Frequently Asked Questions (FAQs)
Why did gold rise while oil prices fell?
Gold rose because the drop in oil prices helped push Treasury yields lower and weakened the U.S. dollar. Lower yields reduce the opportunity cost of holding gold, while a softer dollar can improve demand for dollar-priced metals.
How much did oil prices fall?
Oil prices were down by 4% as traders reacted to recent developments in the Middle East and reassessed risks tied to crude flows through the Strait of Hormuz.
What role did Treasury yields play in gold’s move?
Treasury yields moved lower, with the 2-year yield declining toward 4.16% and the 10-year yield settling near 4.53%. Lower yields are generally bullish for gold because gold pays no interest.
Which gold resistance levels are traders watching?
Technical traders are watching resistance in the 4180 to 4200 range.
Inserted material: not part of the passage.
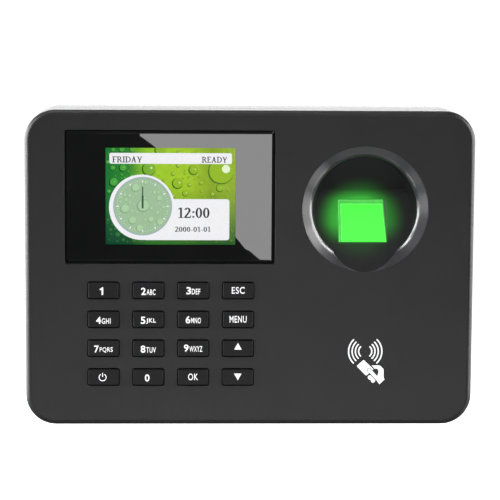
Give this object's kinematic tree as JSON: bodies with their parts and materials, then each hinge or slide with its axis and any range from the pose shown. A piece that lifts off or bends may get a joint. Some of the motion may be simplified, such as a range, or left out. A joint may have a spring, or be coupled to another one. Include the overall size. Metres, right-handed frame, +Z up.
{
  "type": "fingerprint scanner terminal",
  "caption": "Wall terminal with a colour display, numeric keys, a round finger recess with a lit optical reader, a card reader area and a steel wall plate.",
  "frame": {"origin": "centre of the wall side of the wall plate, which is the centre of the terminal's back", "axes": "+X right for someone facing the terminal, +Y into the wall, +Z up; the face looks along -Y"},
  "size_m": [0.17, 0.0359, 0.12],
  "materials": {
    "shell_plastic": "fine spark texture, charcoal",
    "lens_acrylic": "polished, printed black behind",
    "black_tape": "matte",
    "panel_glass": "lit display cell",
    "backlight_tray": "white moulded tray",
    "black_foam": "open foam",
    "amber_flex": "polyimide film",
    "grey_silicone": "moulded silicone",
    "gold_pad": "gold flash",
    "green_board": "solder mask",
    "chip_black": "moulded epoxy",
    "cell_steel": "nickel plated",
    "capacitor_sleeve": "shrink sleeve",
    "connector_nylon": "natural nylon",
    "screw_steel": "zinc plated",
    "prism_green": "clear optical block lit green",
    "reader_plastic": "matte black",
    "white_board": "white solder mask",
    "led_green": "lit",
    "blue_board": "solder mask",
    "cable_black": "jacket",
    "copper_track": "etched copper",
    "speaker_steel": "pressed steel",
    "speaker_paper": "pulp cone",
    "magnet_steel": "ferrite",
    "wire_red": "insulation",
    "port_steel": "nickel plated",
    "screw_black": "black oxide",
    "plate_zinc": "zinc plated sheet",
    "key_plastic": "satin moulded key"
  },
  "bodies": {
    "housing": {"front_shell": "shell_plastic", "finger_cup": "shell_plastic", "rear_shell": "shell_plastic", "display_lens": "lens_acrylic", "lens_tape": "black_tape", "lcd_panel": "panel_glass", "lcd_backlight": "backlight_tray", "lcd_foam": "black_foam", "lcd_flex": "amber_flex", "keypad_mat": "grey_silicone", "contact_pads": "gold_pad", "main_board": "green_board", "processor": "chip_black", "memory_chips": "chip_black", "coin_holder": "chip_black", "coin_cell": "cell_steel", "capacitors": "capacitor_sleeve", "board_connectors": "connector_nylon", "board_screws": "screw_steel", "sensor_prism": "prism_green", "sensor_gasket": "black_tape", "sensor_housing": "reader_plastic", "led_board": "white_board", "green_leds": "led_green", "lens_barrel": "reader_plastic", "image_board": "blue_board", "image_chip": "chip_black", "sensor_screws": "screw_steel", "sensor_cable": "cable_black", "rfid_board": "green_board", "rfid_coil": "copper_track", "speaker_frame": "speaker_steel", "speaker_cone": "speaker_paper", "speaker_magnet": "magnet_steel", "speaker_wires": "wire_red", "io_board": "green_board", "usb_port": "port_steel", "dc_jack": "chip_black", "header_strip": "chip_black", "io_screws": "screw_steel", "case_screws": "screw_black", "wall_plate": "plate_zinc", "lock_screw": "screw_black"},
    "key_1": {"key_1": "key_plastic"},
    "key_2": {"key_2": "key_plastic"},
    "key_3": {"key_3": "key_plastic"},
    "key_esc": {"key_esc": "key_plastic"},
    "key_4": {"key_4": "key_plastic"},
    "key_5": {"key_5": "key_plastic"},
    "key_6": {"key_6": "key_plastic"},
    "key_menu": {"key_menu": "key_plastic"},
    "key_7": {"key_7": "key_plastic"},
    "key_8": {"key_8": "key_plastic"},
    "key_9": {"key_9": "key_plastic"},
    "key_up": {"key_up": "key_plastic"},
    "key_power": {"key_power": "key_plastic"},
    "key_0": {"key_0": "key_plastic"},
    "key_ok": {"key_ok": "key_plastic"},
    "key_down": {"key_down": "key_plastic"}
  },
  "joints": [
    {"name": "key_1_press", "type": "slide", "parent": "housing", "child": "key_1", "axis": [0, 1, 0], "range_m": [0, 0.0008], "stiffness_N_per_m": 900, "springref_m": -0.0006, "deforming": ["keypad_mat"]},
    {"name": "key_2_press", "type": "slide", "parent": "housing", "child": "key_2", "axis": [0, 1, 0], "range_m": [0, 0.0008], "stiffness_N_per_m": 900, "springref_m": -0.0006, "deforming": ["keypad_mat"]},
    {"name": "key_3_press", "type": "slide", "parent": "housing", "child": "key_3", "axis": [0, 1, 0], "range_m": [0, 0.0008], "stiffness_N_per_m": 900, "springref_m": -0.0006, "deforming": ["keypad_mat"]},
    {"name": "key_esc_press", "type": "slide", "parent": "housing", "child": "key_esc", "axis": [0, 1, 0], "range_m": [0, 0.0008], "stiffness_N_per_m": 900, "springref_m": -0.0006, "deforming": ["keypad_mat"]},
    {"name": "key_4_press", "type": "slide", "parent": "housing", "child": "key_4", "axis": [0, 1, 0], "range_m": [0, 0.0008], "stiffness_N_per_m": 900, "springref_m": -0.0006, "deforming": ["keypad_mat"]},
    {"name": "key_5_press", "type": "slide", "parent": "housing", "child": "key_5", "axis": [0, 1, 0], "range_m": [0, 0.0008], "stiffness_N_per_m": 900, "springref_m": -0.0006, "deforming": ["keypad_mat"]},
    {"name": "key_6_press", "type": "slide", "parent": "housing", "child": "key_6", "axis": [0, 1, 0], "range_m": [0, 0.0008], "stiffness_N_per_m": 900, "springref_m": -0.0006, "deforming": ["keypad_mat"]},
    {"name": "key_menu_press", "type": "slide", "parent": "housing", "child": "key_menu", "axis": [0, 1, 0], "range_m": [0, 0.0008], "stiffness_N_per_m": 900, "springref_m": -0.0006, "deforming": ["keypad_mat"]},
    {"name": "key_7_press", "type": "slide", "parent": "housing", "child": "key_7", "axis": [0, 1, 0], "range_m": [0, 0.0008], "stiffness_N_per_m": 900, "springref_m": -0.0006, "deforming": ["keypad_mat"]},
    {"name": "key_8_press", "type": "slide", "parent": "housing", "child": "key_8", "axis": [0, 1, 0], "range_m": [0, 0.0008], "stiffness_N_per_m": 900, "springref_m": -0.0006, "deforming": ["keypad_mat"]},
    {"name": "key_9_press", "type": "slide", "parent": "housing", "child": "key_9", "axis": [0, 1, 0], "range_m": [0, 0.0008], "stiffness_N_per_m": 900, "springref_m": -0.0006, "deforming": ["keypad_mat"]},
    {"name": "key_up_press", "type": "slide", "parent": "housing", "child": "key_up", "axis": [0, 1, 0], "range_m": [0, 0.0008], "stiffness_N_per_m": 900, "springref_m": -0.0006, "deforming": ["keypad_mat"]},
    {"name": "key_power_press", "type": "slide", "parent": "housing", "child": "key_power", "axis": [0, 1, 0], "range_m": [0, 0.0008], "stiffness_N_per_m": 900, "springref_m": -0.0006, "deforming": ["keypad_mat"]},
    {"name": "key_0_press", "type": "slide", "parent": "housing", "child": "key_0", "axis": [0, 1, 0], "range_m": [0, 0.0008], "stiffness_N_per_m": 900, "springref_m": -0.0006, "deforming": ["keypad_mat"]},
    {"name": "key_ok_press", "type": "slide", "parent": "housing", "child": "key_ok", "axis": [0, 1, 0], "range_m": [0, 0.0008], "stiffness_N_per_m": 900, "springref_m": -0.0006, "deforming": ["keypad_mat"]},
    {"name": "key_down_press", "type": "slide", "parent": "housing", "child": "key_down", "axis": [0, 1, 0], "range_m": [0, 0.0008], "stiffness_N_per_m": 900, "springref_m": -0.0006, "deforming": ["keypad_mat"]}
  ]
}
If gold clears that zone, the next resistance area is located at 4360 to 4380.
Why is silver gaining ground?
Silver is gaining as the broader precious metals complex strengthens and the gold/silver ratio pulls back toward 68.50. A further drop in the ratio could point to stronger relative demand for silver.
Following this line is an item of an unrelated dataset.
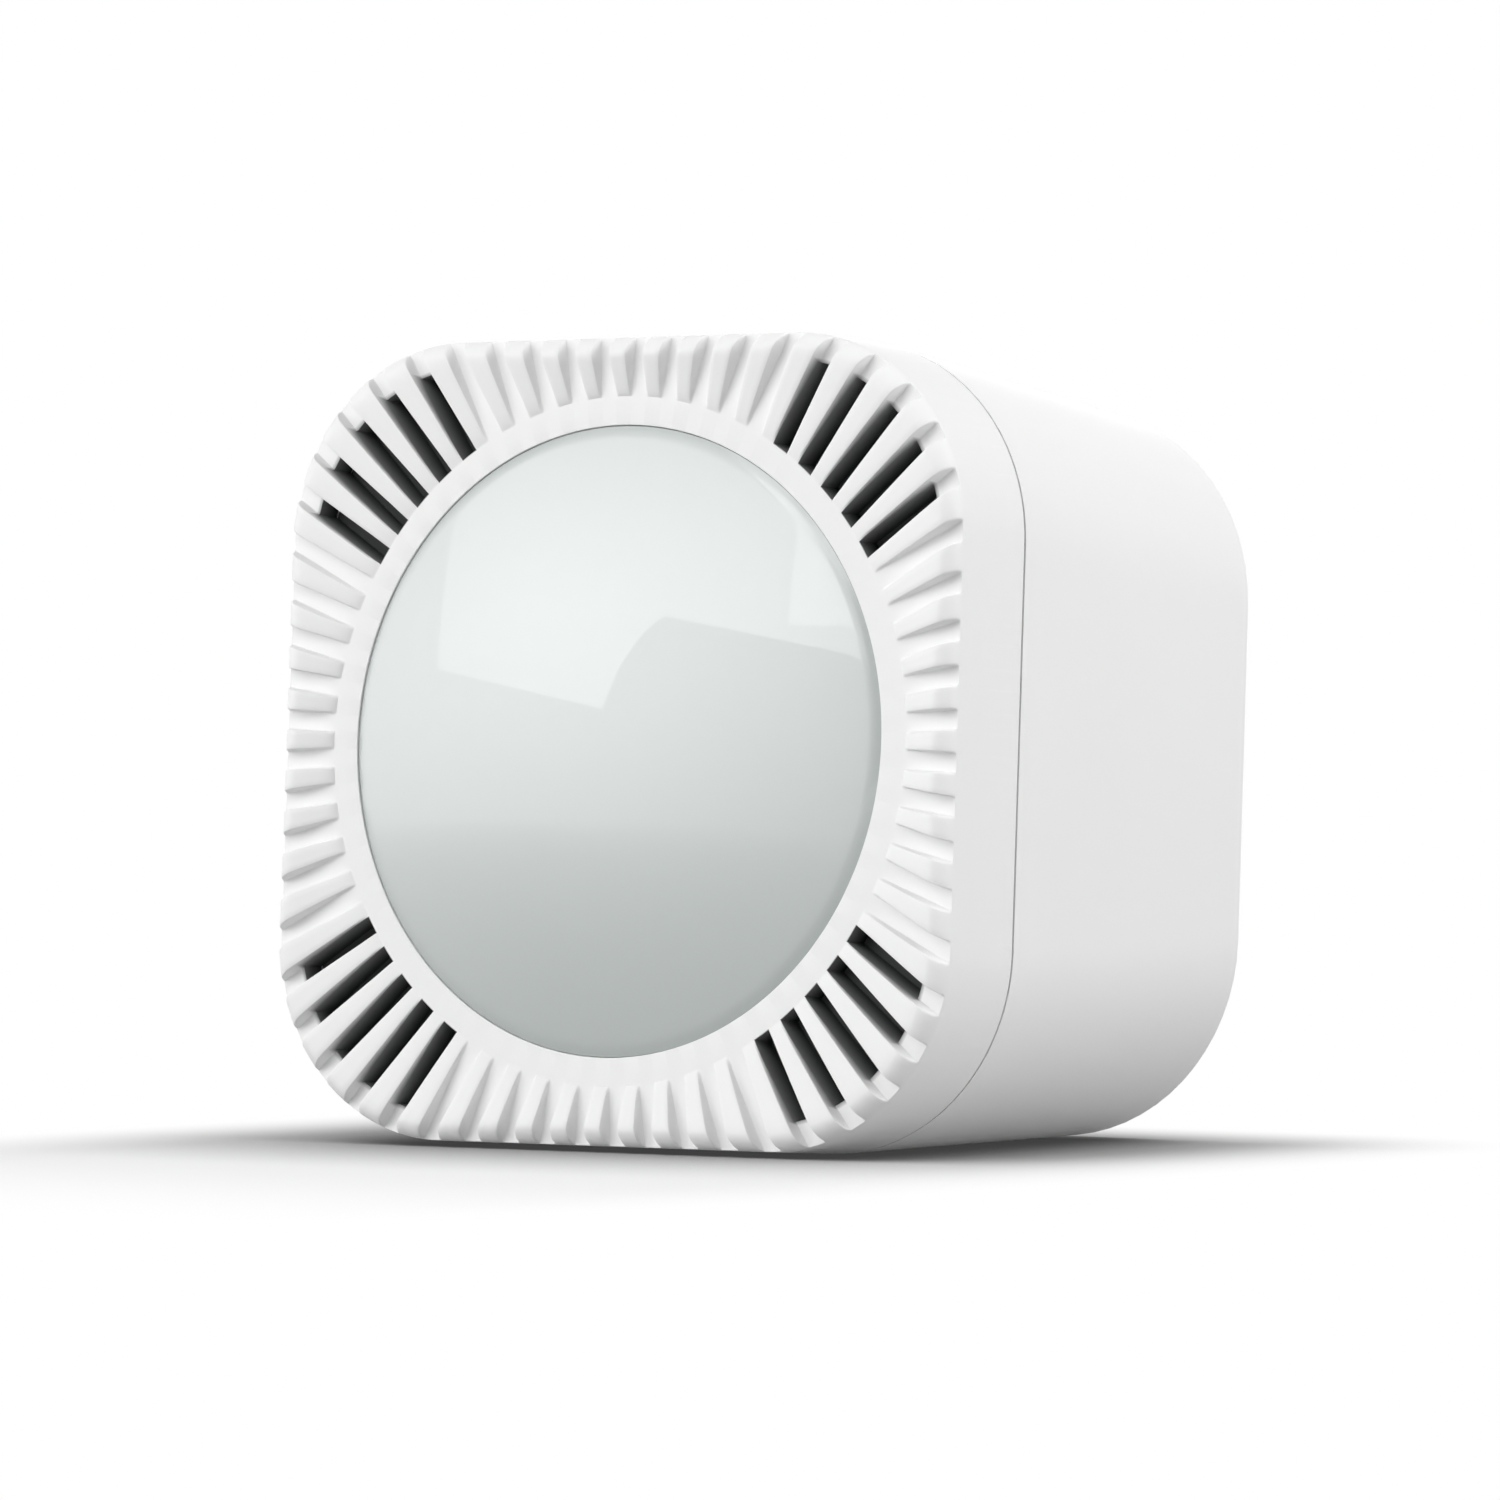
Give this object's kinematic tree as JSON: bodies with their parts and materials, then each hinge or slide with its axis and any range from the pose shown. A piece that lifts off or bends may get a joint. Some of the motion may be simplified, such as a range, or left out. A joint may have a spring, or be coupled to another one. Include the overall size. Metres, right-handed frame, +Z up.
{
  "type": "motion sensor",
  "caption": "Square battery motion sensor with rounded corners, a shallow round lens in a ribbed and vented front frame, and a twist-off wall plate with a tamper pin.",
  "frame": {"origin": "on the surface it stands on, in the middle of the object's bounding box seen from above", "axes": "front with the lens looks along -Y, the wall side faces +Y, +Z is up, +X is to the right seen from the front"},
  "size_m": [0.056, 0.0446, 0.056],
  "materials": {
    "housing_white": "fine satin moulded white",
    "plate_white": "fine satin moulded white",
    "lens_milky": "glossy milky polyethylene, slightly grey-green",
    "dark_plastic": "matt black moulded",
    "foam_black": "closed-cell foam",
    "screen_grey": "fine dark woven screen",
    "board_green": "green solder mask",
    "screw_steel": "zinc plated",
    "can_nickel": "nickel plated",
    "window_dark": "polished dark filter",
    "spacer_plastic": "natural nylon",
    "led_amber": "clear epoxy over phosphor",
    "chip_black": "moulded epoxy",
    "shield_tin": "tinned sheet",
    "contact_nickel": "nickel plated spring steel",
    "capacitor_aluminium": "drawn can on a black base",
    "battery_sleeve": "shrink sleeve",
    "button_grey": "light grey acetal"
  },
  "bodies": {
    "housing": {"front_bezel": "housing_white", "fresnel_lens": "lens_milky", "optics_shroud": "dark_plastic", "shroud_gasket": "foam_black", "vent_screens": "screen_grey", "rear_shell": "housing_white", "main_board": "board_green", "board_screws": "screw_steel", "pir_base": "can_nickel", "pir_can": "can_nickel", "pir_window": "window_dark", "pir_spacer": "spacer_plastic", "status_led": "led_amber", "light_sensor": "window_dark", "climate_board": "board_green", "climate_sensor": "chip_black", "radio_module": "shield_tin", "antenna": "contact_nickel", "controller_chip": "chip_black", "capacitor": "capacitor_aluminium", "battery": "battery_sleeve", "contact_positive": "contact_nickel", "contact_negative": "contact_nickel", "pair_switch": "chip_black", "tamper_spring": "screw_steel", "tamper_switch": "chip_black"},
    "wall_plate": {"back_plate": "plate_white"},
    "button": {"pair_button": "button_grey", "pair_switch_stem": "spacer_plastic"},
    "tamper_pin": {"tamper_plunger": "button_grey", "tamper_switch_stem": "spacer_plastic"}
  },
  "joints": [
    {"name": "plate_twist", "type": "hinge", "parent": "housing", "child": "wall_plate", "pos_m": [0, 0.02148, 0.028], "axis": [0, 1, 0], "range_deg": [0, 26]},
    {"name": "button_press", "type": "slide", "parent": "housing", "child": "button", "axis": [0, -1, 0], "range_m": [0, 0.0005], "stiffness_N_per_m": 800, "springref_m": -0.0005},
    {"name": "tamper_press", "type": "slide", "parent": "housing", "child": "tamper_pin", "axis": [0, -1, 0], "range_m": [0, 0.0008], "stiffness_N_per_m": 150, "springref_m": -0.002, "deforming": ["tamper_spring"]}
  ]
}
What are the key silver levels?
Silver is trying to settle above resistance at 61.00 to 62.00. A move above 62.00 could open the way to 65.00 to 66.00, while a move below 60.00 could lead to a test of 56.00 to 57.00.
Why is platinum moving higher?
Platinum is gaining amid rising demand for precious metals, with palladium up by 2.6% and providing additional support. Traders are also watching whether platinum can break above resistance at 1600 to 1620.
What are the key platinum support and resistance areas?
Platinum faces resistance at 1600 to 1620, followed by 1680 to 1700 if buyers maintain momentum. Support becomes important below 1560, with the next support area at 1500 to 1520.
Could diplomacy affect precious metals?
Yes. Reports that Qatar and Pakistan may resume mediator roles between the United States and Iran could influence energy prices, yields and safe-haven demand, all of which can affect precious metals.